“The Lord Often Reveals What Is Better To The Younger…” St. Benedict

In the book “The Rule of Saint Benedict”, Saint Benedict “writes” on page 11 that all in the monastery need to be consulted when something important is being considered, and that the reason is “that the Lord often reveals what is better to the younger”  And if it’s less important it’s acceptable to counsel only with the seniors. 

My opinion would be that it wouldn’t be something so hard and fast like, “young people are more creative and imaginative, and older monks are jaded by life and by rules”.  If they somehow thought that God always revealed what was better to the younger, then they would have shown favoritism towards the younger, and if the thought was truly that the older monks were jaded by life and rules than they would not be given much consideration when making any decisions.  What seems more consistent is the desire for equality and fairness.  I believe age would have been a common basis for discrimination.  On page 11 it does go on to say everyone should express their opinions with humility and that ultimately the decision is completely left for the abbot to make.   The final sentence in that paragraph is “…it is becoming for the master on his part to settle everything with foresight and fairness.  

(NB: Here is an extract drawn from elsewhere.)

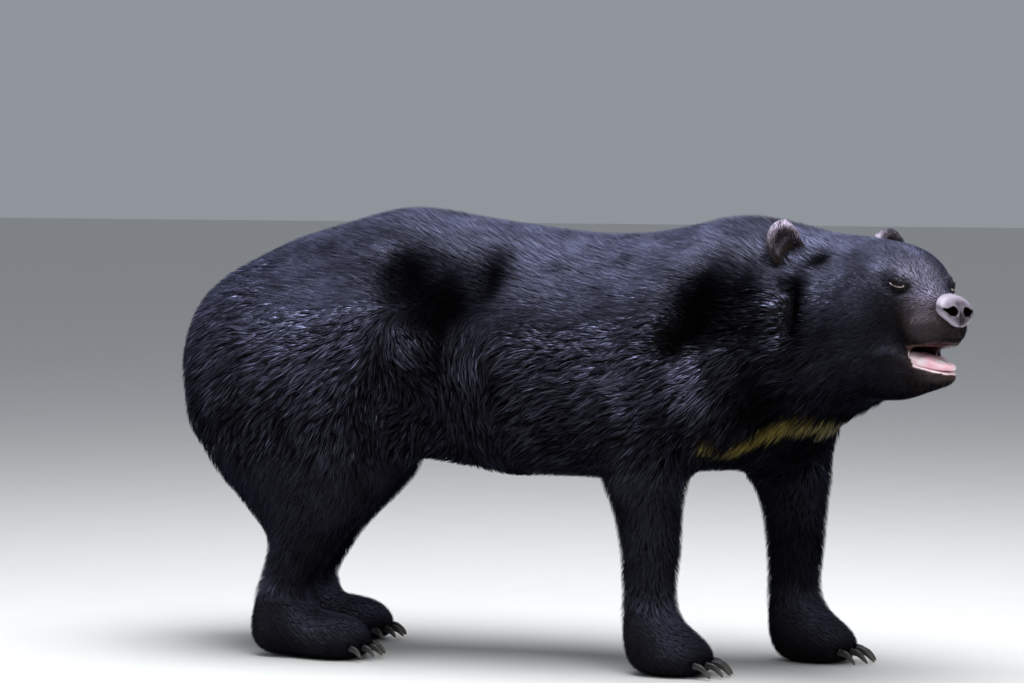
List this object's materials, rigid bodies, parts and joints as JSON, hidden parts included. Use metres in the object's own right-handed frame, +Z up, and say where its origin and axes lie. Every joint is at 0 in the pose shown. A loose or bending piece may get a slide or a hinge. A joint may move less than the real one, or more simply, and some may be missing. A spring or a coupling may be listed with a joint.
{
  "type": "asiatic black bear",
  "caption": "Standing black bear, head turned to its right with the mouth open; shaggy coat and pale chest crescent.",
  "frame": {"origin": "on the floor, below the middle of the model's bounding box", "axes": "+X along the body towards the head, +Y to the animal's left, +Z up"},
  "size_m": [1.6186, 0.5094, 0.8388],
  "materials": {
    "coat": "glossy black hair, cream crescent on the chest",
    "ear_coat": "short dull black-brown hair",
    "claw": "smooth dark horn",
    "eye": "wet, polished dark brown",
    "nose_skin": "moist pebbled grey skin",
    "tongue": "wet pink skin"
  },
  "bodies": {
    "root": {"fore_left_claw_1": "claw", "fore_left_claw_2": "claw", "fore_left_claw_3": "claw", "fore_left_claw_4": "claw", "fore_left_claw_5": "claw", "fore_left_lower_leg": "coat", "fore_left_paw": "coat", "fore_left_upper_leg": "coat", "fore_right_claw_1": "claw", "fore_right_claw_2": "claw", "fore_right_claw_3": "claw", "fore_right_claw_4": "claw", "fore_right_claw_5": "claw", "fore_right_lower_leg": "coat", "fore_right_paw": "coat", "fore_right_upper_leg": "coat", "head": "coat", "hind_left_claw_1": "claw", "hind_left_claw_2": "claw", "hind_left_claw_3": "claw", "hind_left_claw_4": "claw", "hind_left_claw_5": "claw", "hind_left_lower_leg": "coat", "hind_left_paw": "coat", "hind_left_upper_leg": "coat", "hind_right_claw_1": "claw", "hind_right_claw_2": "claw", "hind_right_claw_3": "claw", "hind_right_claw_4": "claw", "hind_right_claw_5": "claw", "hind_right_lower_leg": "coat", "hind_right_paw": "coat", "hind_right_upper_leg": "coat", "left_ear": "ear_coat", "left_eye": "eye", "lower_jaw": "coat", "neck": "coat", "nose_pad": "nose_skin", "right_ear": "ear_coat", "right_eye": "eye", "tail": "coat", "tongue": "tongue", "trunk": "coat"}
  },
  "joints": []
}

In chapter 63, a completely different point seems to be made that might cause us to see page 11 as not referring to age at all, “Absolutely nowhere shall age automatically determine rank.”  It goes on to say that “Someone who came to the monastery at the second hour of the day must recognize that he is junior to someone who came at the first hour, regardless of age or distinctions.”  Thus, it appears that when it mentions later on that same page that the “younger” monk must respect their “seniors”, and the “seniors” must love their “juniors”, age isn’t even being considered.

Thus, page 11 could then be interpreted as saying that the Lord often reveals what is better to the monks that “came the second hour”or more recently entered the monastery.  The abbot desires a different perspective in order to reach the best possible decision, he would elicit the input from those with “fresh eyes” or a more objective perspective.